Publication du rapport d’audit du fichier électoral, adoption de l’avant-projet de loi de répartition des sièges, publication des statistiques générales des électeurs par province… Ce lundi 22 mai-là, la Commission électorale nationale indépendante (Ceni) a réalisé trois activités de son chronogramme en une journée. À ceux qui lui reprochent un empressement inquiétant, la Ceni répond qu’elle ne fait que respecter la loi et le calendrier électoral. Surtout, tout va bien. « Ceux qui parlaient du glissement peuvent se rendre compte que nous avançons », soutient même son président, Dénis Kadima. Alors, pourquoi les autres parties prenantes ne sont-elles pas toujours rassurées ?

Bonjour,  

Je m’appelle Trésor Kibangula. Je coordonne les recherches sur la politique à Ebuteli, institut congolais de recherche sur la politique, la gouvernance et la violence. Vous écoutez le 20e épisode de la saison 3 de Po Na GEC, capsule audio du Groupe d’étude sur le Congo, centre de recherche indépendant basé à l’Université de New-York, et d’Ebuteli, son partenaire de recherche en RDC. Chaque semaine, ce podcast donne notre point de vue sur une question d’actualité en RDC.
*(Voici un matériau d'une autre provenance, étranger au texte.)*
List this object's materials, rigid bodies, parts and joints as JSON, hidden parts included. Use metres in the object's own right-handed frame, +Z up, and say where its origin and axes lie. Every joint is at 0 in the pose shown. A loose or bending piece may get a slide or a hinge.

Nous sommes le vendredi 26 mai 2023.

Ce processus électoral ne ressemble-t-il pas à l’histoire de cet « homme qui tombe d’un immeuble de 50 étages ? Au fur et à mesure de sa chute, il se répète sans cesse pour se rassurer : “Jusqu’ici tout va bien… Jusqu’ici tout va bien… Jusqu’ici tout va bien”. Mais l’important, c’est pas la chute. C’est l’atterrissage », rappelle-t-on dans le film La Haine. 

Il y a eu l’épisode de la composition controversée de la Ceni, puis celui de la nomination décriée des juges constitutionnels. La réforme électorale dénaturée. La polémique sur la répartition des centres d’inscription, sur l’opération d’enrôlement, ou encore sur l’audit du fichier électoral. La liste des couacs n’est pas exhaustive. Et hier, l’opposition a appelé à un sit-in devant le siège de la Ceni pour dénoncer un processus électoral qu’elle qualifie de « chaotique ». « Nous n’accepterons pas une nouvelle fraude électorale », a prévenu Martin Fayulu ce jour-là aux côtés de trois autres leaders de l’opposition, Moïse Katumbi, Matata Ponyo et Delly Sesanga, empêchés par la police d’atteindre les bureaux de la commission électorale sur le boulevard du 30 juin, à Kinshasa.
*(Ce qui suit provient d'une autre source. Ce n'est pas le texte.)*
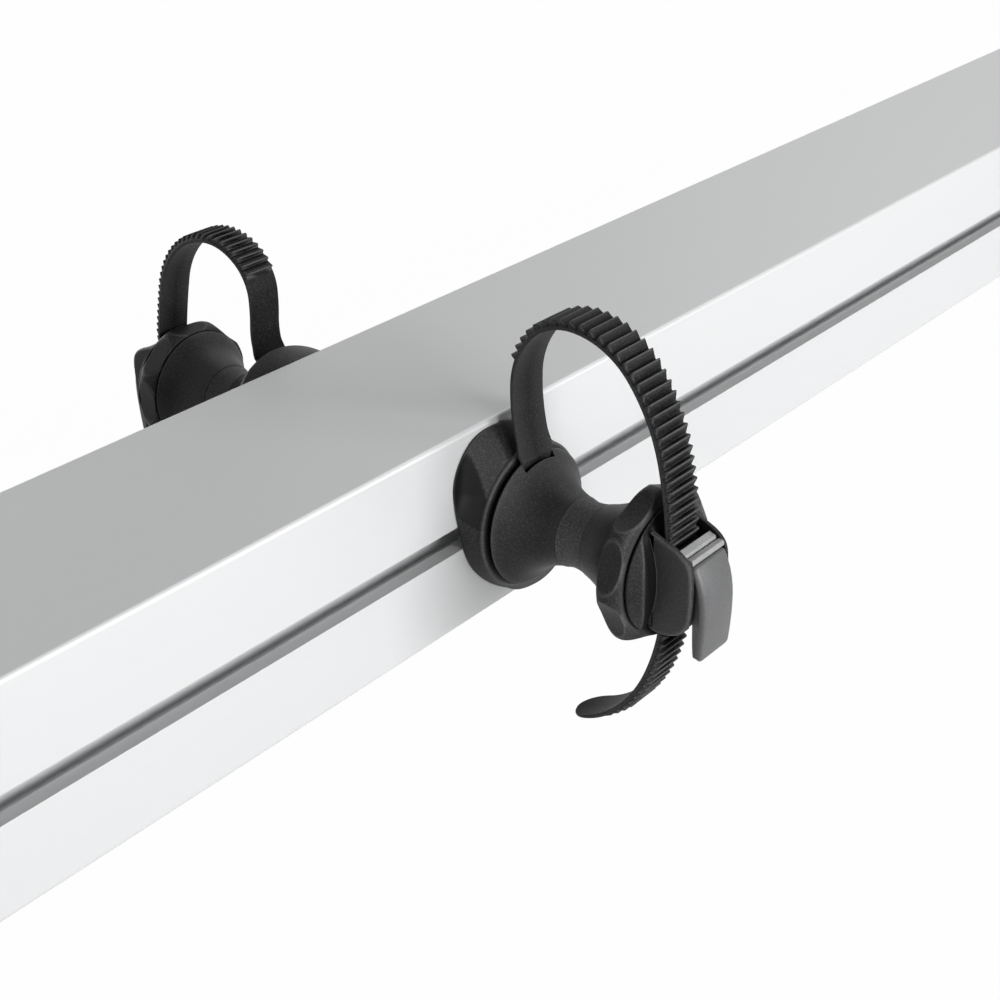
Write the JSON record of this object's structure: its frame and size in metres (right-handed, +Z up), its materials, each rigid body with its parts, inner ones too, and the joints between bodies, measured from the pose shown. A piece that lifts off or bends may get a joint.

L’opposition n’est pas la seule à tirer la sonnette d’alarme. L’Église catholique, à travers la Conférence épiscopale nationale du Congo (CENCO), et l’Église du Christ au Congo (ECC), deux principales confessions religieuses du pays, disent avoir déployé 500 observateurs sur le terrain pour suivre l’opération d’enrôlement des électeurs. Ces observateurs ont travaillé sur un « échantillon aléatoire » de plus de 5100 centres d’inscriptions d’électeurs sur les quelque 22 000 prévus par la Ceni, soit un peu moins de 30 %. Assez représentatif et suffisant, selon elles, pour conclure, « au regard des faits observés sur le terrain (…)», que ce processus d’enrôlement des électeurs « n’a pas été mené avec transparence et précision, moins encore avec professionnalisme ».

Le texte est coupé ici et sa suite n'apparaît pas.